What you are asked to do
Locate the lines where "scene" occurs and copy them as they stand.

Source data
╔══
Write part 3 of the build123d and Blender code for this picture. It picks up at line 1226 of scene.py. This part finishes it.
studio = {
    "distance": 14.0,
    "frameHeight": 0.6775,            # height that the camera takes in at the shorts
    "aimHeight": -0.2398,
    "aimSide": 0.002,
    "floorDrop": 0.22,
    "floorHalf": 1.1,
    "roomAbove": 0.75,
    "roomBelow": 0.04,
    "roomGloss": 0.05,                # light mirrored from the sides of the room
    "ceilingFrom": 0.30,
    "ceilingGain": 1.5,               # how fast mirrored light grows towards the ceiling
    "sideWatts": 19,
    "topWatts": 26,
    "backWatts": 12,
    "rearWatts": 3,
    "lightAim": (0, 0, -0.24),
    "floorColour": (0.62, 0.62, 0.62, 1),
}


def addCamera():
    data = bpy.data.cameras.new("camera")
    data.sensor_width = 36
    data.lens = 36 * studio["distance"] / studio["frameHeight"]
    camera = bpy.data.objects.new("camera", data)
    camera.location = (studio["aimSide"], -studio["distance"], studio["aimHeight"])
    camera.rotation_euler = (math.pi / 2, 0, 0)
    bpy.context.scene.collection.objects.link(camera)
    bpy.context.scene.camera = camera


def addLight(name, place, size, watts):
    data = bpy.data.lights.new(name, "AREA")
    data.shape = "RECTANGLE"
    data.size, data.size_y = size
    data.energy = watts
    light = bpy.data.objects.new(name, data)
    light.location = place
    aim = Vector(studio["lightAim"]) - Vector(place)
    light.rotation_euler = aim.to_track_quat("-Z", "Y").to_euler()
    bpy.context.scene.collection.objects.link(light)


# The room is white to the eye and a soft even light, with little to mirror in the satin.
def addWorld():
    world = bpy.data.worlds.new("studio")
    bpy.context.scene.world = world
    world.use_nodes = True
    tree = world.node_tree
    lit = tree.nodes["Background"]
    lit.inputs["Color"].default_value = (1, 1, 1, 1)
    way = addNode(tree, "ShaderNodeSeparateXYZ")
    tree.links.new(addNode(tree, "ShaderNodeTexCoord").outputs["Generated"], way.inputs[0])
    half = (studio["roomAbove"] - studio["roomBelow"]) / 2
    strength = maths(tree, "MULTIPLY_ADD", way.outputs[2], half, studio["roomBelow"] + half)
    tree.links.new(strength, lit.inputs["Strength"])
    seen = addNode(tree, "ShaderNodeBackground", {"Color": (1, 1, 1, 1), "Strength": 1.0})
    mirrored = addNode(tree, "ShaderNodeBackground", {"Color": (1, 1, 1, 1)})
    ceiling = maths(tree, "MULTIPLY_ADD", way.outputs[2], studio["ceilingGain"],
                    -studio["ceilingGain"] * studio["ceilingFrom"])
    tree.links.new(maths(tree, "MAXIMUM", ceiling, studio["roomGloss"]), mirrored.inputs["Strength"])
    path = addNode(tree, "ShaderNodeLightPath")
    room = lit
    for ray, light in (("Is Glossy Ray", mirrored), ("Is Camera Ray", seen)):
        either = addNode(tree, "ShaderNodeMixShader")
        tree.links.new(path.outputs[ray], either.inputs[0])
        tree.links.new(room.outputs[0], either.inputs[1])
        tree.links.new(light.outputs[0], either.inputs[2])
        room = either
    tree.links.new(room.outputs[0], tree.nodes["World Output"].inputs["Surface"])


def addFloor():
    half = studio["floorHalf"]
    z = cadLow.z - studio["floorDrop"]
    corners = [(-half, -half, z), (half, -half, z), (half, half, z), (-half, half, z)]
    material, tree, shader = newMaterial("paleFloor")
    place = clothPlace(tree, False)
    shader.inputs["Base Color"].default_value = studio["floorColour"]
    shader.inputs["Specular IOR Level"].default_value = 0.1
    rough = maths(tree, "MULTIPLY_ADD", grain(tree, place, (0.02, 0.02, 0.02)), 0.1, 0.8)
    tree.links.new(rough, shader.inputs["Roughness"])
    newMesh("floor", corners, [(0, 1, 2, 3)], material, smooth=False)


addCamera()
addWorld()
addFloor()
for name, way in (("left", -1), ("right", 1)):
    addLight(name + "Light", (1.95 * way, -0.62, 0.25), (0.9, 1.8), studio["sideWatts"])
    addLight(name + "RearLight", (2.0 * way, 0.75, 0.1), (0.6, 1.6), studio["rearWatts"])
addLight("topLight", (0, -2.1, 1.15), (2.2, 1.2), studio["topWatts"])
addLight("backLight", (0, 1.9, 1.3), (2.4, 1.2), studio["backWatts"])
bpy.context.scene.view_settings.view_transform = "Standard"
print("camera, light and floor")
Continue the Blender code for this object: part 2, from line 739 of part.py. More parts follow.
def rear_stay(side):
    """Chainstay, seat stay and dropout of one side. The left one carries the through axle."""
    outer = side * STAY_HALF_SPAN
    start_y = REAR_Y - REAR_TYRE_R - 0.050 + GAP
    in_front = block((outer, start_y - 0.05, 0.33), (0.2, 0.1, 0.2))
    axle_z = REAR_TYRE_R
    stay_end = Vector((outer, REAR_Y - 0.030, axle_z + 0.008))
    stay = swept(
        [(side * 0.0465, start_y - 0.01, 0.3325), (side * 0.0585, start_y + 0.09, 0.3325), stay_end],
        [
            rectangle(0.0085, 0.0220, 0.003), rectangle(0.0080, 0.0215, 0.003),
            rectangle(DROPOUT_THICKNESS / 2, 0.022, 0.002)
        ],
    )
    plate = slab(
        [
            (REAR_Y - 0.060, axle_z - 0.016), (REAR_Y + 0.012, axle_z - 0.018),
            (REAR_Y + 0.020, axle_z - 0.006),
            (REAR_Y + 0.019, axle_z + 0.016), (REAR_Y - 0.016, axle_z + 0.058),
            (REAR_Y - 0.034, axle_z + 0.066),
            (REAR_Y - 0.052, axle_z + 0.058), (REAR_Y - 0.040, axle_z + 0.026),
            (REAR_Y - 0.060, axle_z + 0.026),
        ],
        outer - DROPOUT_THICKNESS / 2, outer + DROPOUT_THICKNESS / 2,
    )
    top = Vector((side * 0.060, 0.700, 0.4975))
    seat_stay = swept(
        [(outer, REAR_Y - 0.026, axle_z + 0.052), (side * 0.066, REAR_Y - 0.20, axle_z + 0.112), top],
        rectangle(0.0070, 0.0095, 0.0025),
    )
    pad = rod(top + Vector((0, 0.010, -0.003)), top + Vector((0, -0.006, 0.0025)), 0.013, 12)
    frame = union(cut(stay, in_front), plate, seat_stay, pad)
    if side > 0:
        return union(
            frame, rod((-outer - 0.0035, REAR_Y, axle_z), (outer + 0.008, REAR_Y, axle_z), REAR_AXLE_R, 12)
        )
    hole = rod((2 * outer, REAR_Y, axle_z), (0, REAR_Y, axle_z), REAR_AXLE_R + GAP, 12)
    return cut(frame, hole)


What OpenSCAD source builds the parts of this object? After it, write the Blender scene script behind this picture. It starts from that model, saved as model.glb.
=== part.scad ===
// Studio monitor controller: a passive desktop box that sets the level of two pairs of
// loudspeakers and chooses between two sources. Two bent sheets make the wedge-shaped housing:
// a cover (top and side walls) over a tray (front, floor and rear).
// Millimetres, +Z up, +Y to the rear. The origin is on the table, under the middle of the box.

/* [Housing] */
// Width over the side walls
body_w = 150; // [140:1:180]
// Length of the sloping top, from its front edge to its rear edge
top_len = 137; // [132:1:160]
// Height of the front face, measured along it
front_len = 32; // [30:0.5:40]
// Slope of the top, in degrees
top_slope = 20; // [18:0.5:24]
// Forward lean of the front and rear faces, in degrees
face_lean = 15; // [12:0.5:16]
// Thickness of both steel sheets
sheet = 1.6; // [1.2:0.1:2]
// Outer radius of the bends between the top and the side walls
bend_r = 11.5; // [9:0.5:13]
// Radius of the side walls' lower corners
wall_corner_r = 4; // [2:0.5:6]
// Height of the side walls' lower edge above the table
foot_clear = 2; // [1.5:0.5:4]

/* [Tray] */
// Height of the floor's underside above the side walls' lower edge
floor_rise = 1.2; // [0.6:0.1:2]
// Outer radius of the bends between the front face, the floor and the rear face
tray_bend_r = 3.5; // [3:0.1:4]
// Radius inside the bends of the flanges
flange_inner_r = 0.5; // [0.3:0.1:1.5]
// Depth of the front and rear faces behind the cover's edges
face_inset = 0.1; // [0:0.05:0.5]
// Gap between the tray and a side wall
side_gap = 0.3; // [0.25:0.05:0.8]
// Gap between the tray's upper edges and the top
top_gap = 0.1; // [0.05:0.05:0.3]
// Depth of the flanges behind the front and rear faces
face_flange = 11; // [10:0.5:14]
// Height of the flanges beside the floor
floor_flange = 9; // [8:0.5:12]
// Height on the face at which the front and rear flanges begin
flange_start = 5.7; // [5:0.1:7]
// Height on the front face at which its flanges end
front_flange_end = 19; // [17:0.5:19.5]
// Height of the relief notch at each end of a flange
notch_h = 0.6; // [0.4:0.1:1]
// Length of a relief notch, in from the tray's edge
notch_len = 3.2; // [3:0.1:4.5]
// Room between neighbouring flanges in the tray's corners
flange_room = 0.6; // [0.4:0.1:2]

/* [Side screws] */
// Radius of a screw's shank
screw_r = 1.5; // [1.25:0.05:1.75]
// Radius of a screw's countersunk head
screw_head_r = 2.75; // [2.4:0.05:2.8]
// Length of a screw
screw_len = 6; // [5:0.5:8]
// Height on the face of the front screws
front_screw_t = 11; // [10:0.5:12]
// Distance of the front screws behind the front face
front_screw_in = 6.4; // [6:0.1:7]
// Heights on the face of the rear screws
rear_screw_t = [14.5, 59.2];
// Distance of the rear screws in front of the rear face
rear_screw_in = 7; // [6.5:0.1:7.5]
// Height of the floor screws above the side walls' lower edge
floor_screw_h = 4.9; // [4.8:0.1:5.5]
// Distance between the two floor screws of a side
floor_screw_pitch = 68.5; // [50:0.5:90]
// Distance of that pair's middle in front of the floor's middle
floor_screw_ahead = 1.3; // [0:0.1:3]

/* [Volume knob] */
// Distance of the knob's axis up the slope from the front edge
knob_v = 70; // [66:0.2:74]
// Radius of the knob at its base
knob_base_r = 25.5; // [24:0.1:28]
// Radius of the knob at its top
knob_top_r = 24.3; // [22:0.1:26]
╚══
Completed task
Write part 3 of the build123d and Blender code for this picture. It picks up at line 1226 of scene.py. This part finishes it.
    bpy.context.scene.collection.objects.link(camera)
    bpy.context.scene.camera = camera
    bpy.context.scene.collection.objects.link(light)
    bpy.context.scene.world = world
bpy.context.scene.view_settings.view_transform = "Standard"
What OpenSCAD source builds the parts of this object? After it, write the Blender scene script behind this picture. It starts from that model, saved as model.glb.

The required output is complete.